Levi Coffin (-) est un fermier et homme d'affaires quakeraméricain, membre du parti républicain, et engagé dans des causes humanitaires. Il est notamment connu pour son rôle important dans le mouvement abolitionniste : il a été parfois surnommé « président du chemin de fer clandestin » (en anglais : underground railroad) en raison de son rôle essentiel dans l'organisation de ce réseau qui permettait aux esclaves noirs fugitifs du Sud des États-Unis de se réfugier dans les États du nord qui avaient aboli l'esclavage. Les historiens estiment qu'il a directement aidé 3 000 fugitifs dans l'Indiana et l'Ohio. Sa maison de Fountain City, dans le comté de Wayne (Indiana), était parfois appelée la « Grand Central Station » du chemin de fer clandestin. Elle est aujourd'hui transformée en musée.
Biographie
Né près de ce qui est devenu Greensboro, en Caroline du Nord, Coffin a été au contact de la réalité de l'esclavage et il s'y est opposé dès son enfance[1]. Sa famille a migré vers l'Indiana en 1826, évitant ainsi les persécutions croissantes des esclavagistes à l'encontre des quakers. En effet, dès le milieu du XVIIIe siècle, cette communauté religieuse avait adopté comme position de principe une opposition totale à l'esclavage : non seulement ils ne possédaient pas d'esclaves, mais encore ils les aidaient a s'enfuir. Dans l'Indiana, la famille de Levi Coffin s'est fixée dans une communauté quaker proche d'une route nationale et de la frontière avec l'Ohio, dans le comté de Wayne, un point stratégique sur un axe de communication majeur. D'abord fermier, il devient commerçant et entrepreneur[2],[3]. Il commence à accueillir des esclaves fugitifs dans sa maison de l'Indiana dès l'hiver 1826–1827. Il est souvent amené à les transférer vers le nord pendant la nuit. Certains de ses voisins l'aident bien qu'ils soient le plus souvent réticents à accueillir eux-mêmes des fugitifs dans leur maison. D'autres s'opposent à cette activité et boycottent son magasin, ce qui affecte la bonne santé de ses affaires. Toutefois, la population augmente, et les nouveaux venus sont majoritairement anti-esclavagistes, ce qui lui permet de se rétablir financièrement. Dans les années 1830, Coffin devient même un investisseur majeur et le directeur de la succursale locale de Richmond de la Second State Bank of Indiana, Richmond étant le chef-lieu du comté de Wayne. Sa position financière et sa notoriété au sein de la communauté lui permettent de fournir davantage de nourriture, de vêtements et de moyens de transport pour les activités du chemin de fer clandestin dans la région[4].

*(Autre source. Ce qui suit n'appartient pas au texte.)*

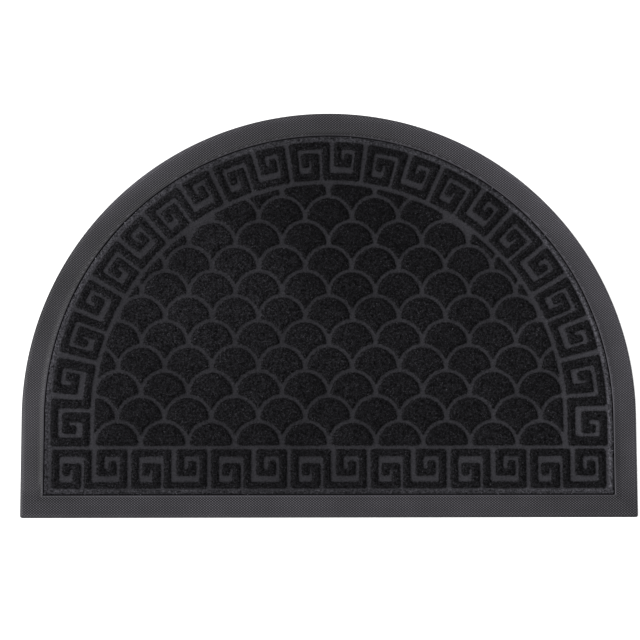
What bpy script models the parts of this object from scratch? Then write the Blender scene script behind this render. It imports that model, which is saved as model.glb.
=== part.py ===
"""Half-round doormat: a moulded rubber base with a pile carpet pressed into a raised pattern.

Units are metres with +Z up. The origin is at the middle of the mat's underside. +X runs along the
straight front edge and the arch stands towards +Y. Two pieces are made: the rubber base, a flat tray
with a sloping border, and the carpet that lies in it, one sheet with raised scales in its field and
a raised key pattern round it.
"""
import math

import bmesh
import bpy

MM = 0.001

# Plan of the whole mat: a half circle on a short straight skirt
MAT_WIDTH = 600 * MM
MAT_DEPTH = 400 * MM
MAT_RADIUS = MAT_WIDTH / 2
FRONT_EDGE_Y = -MAT_DEPTH / 2
ARCH_CENTRE_Y = FRONT_EDGE_Y + MAT_DEPTH - MAT_RADIUS
ARC_SEGMENTS = 64

# Rubber base
BORDER_WIDTH = 22.3 * MM
LIP_HEIGHT = 1.8 * MM
BORDER_HEIGHT = 4.4 * MM
RECESS_FLOOR = 2.2 * MM
RECESS_DRAFT = 0.2 * MM

# The recess, the carpet and its pattern all sit a little nearer the front edge than the outline
INLAY_SHIFT = -0.5 * MM
INLAY_CENTRE_Y = ARCH_CENTRE_Y + INLAY_SHIFT

# Carpet sheet, which lies clear of the tray's floor and wall
FLOOR_CLEARANCE = 0.3 * MM
EDGE_CLEARANCE = 0.9 * MM
CARPET_UNDERSIDE = RECESS_FLOOR + FLOOR_CLEARANCE
PRESSED_HEIGHT = 4.0 * MM
PILE_HEIGHT = 7.0 * MM

# Raised areas: upright below the pressed surface, leaning in above it
RELIEF_ROOT = 3.2 * MM
LEAN_START = 3.8 * MM
LEAN = 0.7 * MM

# Scales: each is a disc cut away by the wider rings round the two scales below it
SCALE_PITCH = 45.85 * MM
SCALE_ROW_STEP = 24.68 * MM
SCALE_ROWS = 12
SCALE_COLUMNS = 5
FIRST_ROW_Y = INLAY_CENTRE_Y - 28.4 * MM
SCALE_RADIUS = 20.55 * MM
RING_RADIUS = 24.4 * MM
CROWN_SEGMENTS = 10
FLANK_SEGMENTS = 3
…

Sur l'insistance de ses amis du mouvement antiesclavagiste, Coffin s'installe en 1847 dans la ville portuaire de Cincinnati, sur la rivière Ohio, affluent majeur du Mississipi, où il gère un entrepôt qui ne vend que des produits issus de la main d'œuvre libre. En effet, Coffin s'était rendu compte que de nombreux produits qui transitaient par ses magasins étaient fabriqués par des esclaves, et il avait découvert des organisations à Philadelphie et New York qui ne vendaient que des marchandises produites par des travailleurs libres (non esclaves). Il prend des participations dans ces sociétés et commercialise dès lors uniquement des produits issus du travail libre, bien que ces produits ne lui apportent que des bénéfices bien plus faibles[5]. Malgré des progrès considérables, l'entreprise s'avère peu rentable et Coffin l'abandonne au bout d'une dizaine d'années. Entretemps, de 1847 à 1857, Coffin permet à des centaines d'esclaves en fuite, de trouver un abri temporaire dans sa maison de l'Ohio, tout près du Kentucky et non loin de la Virginie, deux États esclavagistes jusqu'à l'abolition générale de l'esclavage après la guerre de Sécession (1865), et de reprendre leur migration vers le nord.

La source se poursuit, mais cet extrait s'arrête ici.